= Morna Stuart =

Deceased author (born 1905)

Morna Stuart (1905 – 1972) was a writer of several plays and books. Her best-known work today is Marassa and Midnight, a young-adult novel that tells the story of twin boys from Haiti separated during the French Revolution. During her lifetime, however, she received the most publicity for her play Traitor's Gate, a work on the life of Thomas More.

==Biography==
Information on Stuart's life is sparse. She was born in Nainital, Kumaon, India in 1905 and attended St. Michael's School and St Anne's College (both in Oxford). Her first book, The Children of Aries, was published under the pseudonym C.J. Campbell in 1925. Between 1937 and 1962 Stuart was a teacher as well as a scriptwriter for the BBC. She served as a warden for the Civil Defence Service from 1942 to 1945. She was an Incident Officers Clerk for the Belgravia Relief Control Team in 1943 and for Flying Squad in 1944.

==Works==

Stuart is listed as a writer for 72 plays, screenplay adaptations, and lectures on literature, that aired on either television or radio for the BBC from March 1937 through May 1967. The topics of these programs included literary interpretations of historical figures (Thomas Paycocke, St. Francis of Assisi), adaptations of novels (Cry, the Beloved Country, Moonfleet), and lectures on the Pickwick Papers and the Bayeux Tapestry.

Marassa and Midnight, written in 1966 and published in 1968, is the story of two twins from Haiti separated during the French and Haitian revolutions. Kirkus Reviews found the title characters to be "magnificent", but opined that the story itself was "not strong enough to sustain them". Stuart dedicated the book to Harry Lockwood West, a British actor.

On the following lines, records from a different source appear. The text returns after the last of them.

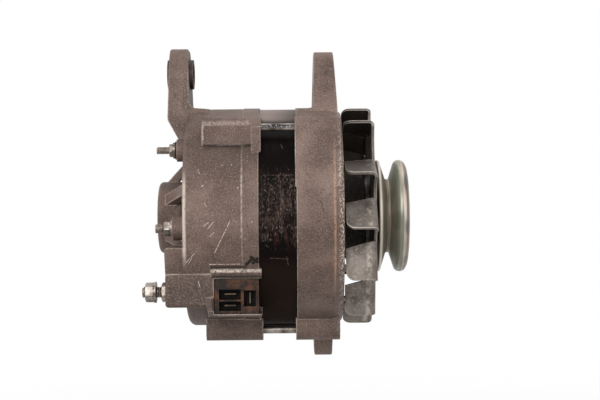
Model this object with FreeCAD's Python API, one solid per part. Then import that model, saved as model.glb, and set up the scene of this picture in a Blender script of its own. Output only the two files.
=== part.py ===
import FreeCAD, Part
import math
import os

from FreeCAD import Vector

# Belt driven alternator with two cast housings, an open stator core between them,
# a claw pole rotor, an outside fan and a single groove pulley.
#
# Everything is modelled about the shaft: X runs along it towards the pulley, Z is up,
# and a place round the shaft is an angle in degrees from the near side, -Y, up towards +Z.
# At the end it is all moved down, so that the origin is the drive end pivot bore's centre.
# Sizes are in millimetres. X = 0 is the middle of the drive end pivot bore.

# Stations along the shaft
joint_rear_x = -37.9  # rear housing's face on the stator core
joint_front_x = -16.8  # front housing's face on the stator core
rear_wall_outer_x = -80.3  # flat rear face of the rear housing
rear_hub_end_x = -98.1  # end of the rear bearing hub
front_shoulder_x = 4.3  # where the front housing's rim starts to slope
front_face_x = 9.7  # front face of the front housing
fan_free_edge_x = 10.6  # free edges of the fan blades
fan_plate_front_x = 28.3  # outer face of the fan's plate

# Castings
casting_r = 64.8  # outside radius of both housings
casting_wall = 4.8  # wall round the windings
front_wall = 5.0  # thickness of the front end wall
rear_wall = 4.5  # thickness of the rear end wall
rear_draft = 0.4  # how much smaller the rear housing is at its rear face
joint_band = 9.3  # width of the raised band beside the rear joint
joint_band_step = 0.3  # height of that band
front_rim_drop = 3.0  # how far the front rim slopes in
rear_rim_fillet = 4.0
front_rim_fillet = 1.6
inner_fillet = 4.0
rear_lip = 1.3  # how far the rear bolt bosses reach over the stator core
front_lip = 0.7  # how far the front ones do
register_wall = 0.8  # casting left outside the core where a lip reaches over it
cast_edge = 1.2  # rounding of cast outlines

# Pivot arms and adjusting ear
pivot_height = 85.5  # pivot bores above the shaft
pivot_bore_r = 6.1
rear_arm_r = 15.3
rear_arm_half_base = 25.0
rear_arm_tip_rear_x = -90.8
rear_arm_tip_front_x = -80.0
rear_arm_root_rear_x = -91.6
rear_arm_root_front_x = -79.2
rear_arm_knee_drop = 7.1  # casting's top to where the rear edge slants in
rear_arm_foot_drop = 27.0  # casting's top to where that slant meets the rear face
rear_arm_fillet = 4.5
rear_arm_root = 12.0  # how far its root runs along the casting
arm_edge = 1.8  # rounding along the arm's edges
front_lug_r = 12.8
front_lug_half_base = 21.0
front_lug_tip = 11.4  # thickness at its tip
front_lug_rear_taper = 1.0  # how much thicker it is at its root, towards the joint
front_lug_front_taper = 2.1  # and towards the fan
ridge_start = 0.8  # from the joint to the ridge behind the lug
ridge_start_drop = 2.4  # how far that ridge is below the casting's top there
ridge_end_drop = 0.7  # and at the lug
ear_root = 5.0  # depth of lug and ear in the casting
ear_hole_height = 73.5  # adjusting hole below the shaft
ear_r = 9.5
ear_half_base = 15.0
ear_rear_x = -6.6
ear_front_x = 3.8
ear_root_step = 0.9  # how much thicker the ear is at its root, each side
ear_thread_r = 3.4  # minor radius of an M8 thread
bush_r = 8.8
bush_length = 15.3
bush_slit = 0.8
bush_stand_off = 1.9  # how far the bush stands out behind the arm

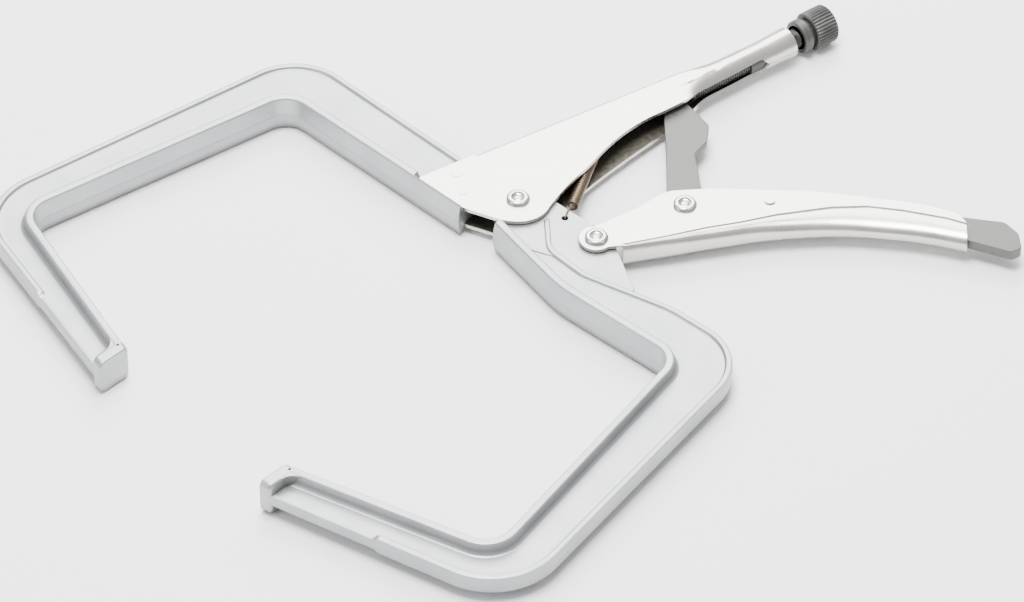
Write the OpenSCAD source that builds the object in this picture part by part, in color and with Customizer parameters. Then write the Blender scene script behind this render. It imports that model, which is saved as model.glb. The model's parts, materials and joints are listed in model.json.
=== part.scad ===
// Locking C clamp with two C-shaped cast arms, a channel handle, a toggle link and an adjusting screw.
// Millimetres. The clamp lies on its side: Z is its thickness, with the middle plane at z = 0.
// Every part is drawn about the main pivot; placed() then moves the origin to the fixed grip face.

/* [Clamp] */
// Distance from the main pivot to the middle of each grip face, along X
reach = 225; // [215:1:235]
// Half of the opening between the two grip faces at rest
half_gap = 57; // [54:1:60]
// Angle of the lower handle at rest, from X
handle_angle = -45; // [-47:1:-43]

/* [Cast arms] */
// Half thickness of the wide inner flange and of the grip pads
flange_half = 10; // [8:0.5:10]
// Half thickness of the web
web_half = 3.5; // [3:0.5:4]
// Half thickness of the bead along the outer edge
bead_half = 5; // [4.5:0.5:6]
// Width of the inner flange
flange_w = 4.5; // [4:0.5:6]
// Width of the outer bead
bead_w = 3.5; // [3:0.5:5]
// Thickness of the grip pad
pad_t = 7; // [6:0.5:9]

/* [Handles] */
// Outer half width of both channel handles
channel_half = 6.5; // [6.5:0.5:7.5]
// Sheet thickness of the handles
sheet = 2; // [1.5:0.1:2]
// Outer radius of the rolled tube end
tube_r = 8.5; // [8:0.1:9]
// Angle of the screw axis, from X
screw_angle = -8; // [-9:0.5:-7]

/* [Fasteners] */
// Radius of the large rivet shanks
rivet_r = 4; // [3.5:0.1:4]
// Radius of the large rivet heads
head_r = 6; // [5.5:0.1:6.5]
// Height of the rivet heads
head_h = 2; // [1:0.1:2]
// Radial clearance of every shaft in its hole
fit = 0.05; // [0.03:0.01:0.08]

/* [Screw] */
// Outer radius of the screw thread
screw_r = 5; // [4.5:0.1:5]
// Radius of the knurled knob
knob_r = 10.5; // [9:0.1:10.5]
// Length of the knurled knob
knob_l = 21; // [18:1:24]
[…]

Traitor's Gate was produced at the Duke of York's Theatre in London. In a modern critique of reviews of the time, Maggie Gale states that it was criticized for taking "liberties with the facts" while simultaneously being lauded for its "theatrical value". The play was adapted into a TV movie in 1939, starring Margaretta Scott and Basil Sydney, and was translated into Indonesian in 1968.

Stuart's other works include the books Till She Stoop (1935) and Nightrider (1934), as well as Michaelangelo's Confession of Faith, a poem set to music by William H Harris (1935). Other works include the plays Mesmer: A fantasy based on the legend of Franz Anton Mesmer (1946) and The Masque of the King's Making (1949). The latter was written specially for a festival held in October 1949 in honor of Alfred the Great and was performed by the College Dramatic Society of King's College, Taunton.

==Personal life==
Stuart married Montagu Richmond Nicholas in Jul-Sep 1927 in Brixworth, Northamptonshire. He was a barrister and then a judge in the civil court of London. They had one son Oliver Richmond Nicholas born 1928.

In 1962 they visited Haiti so that she could gather material about the period of the Haitian Revolution for her book Marassa and Midnight.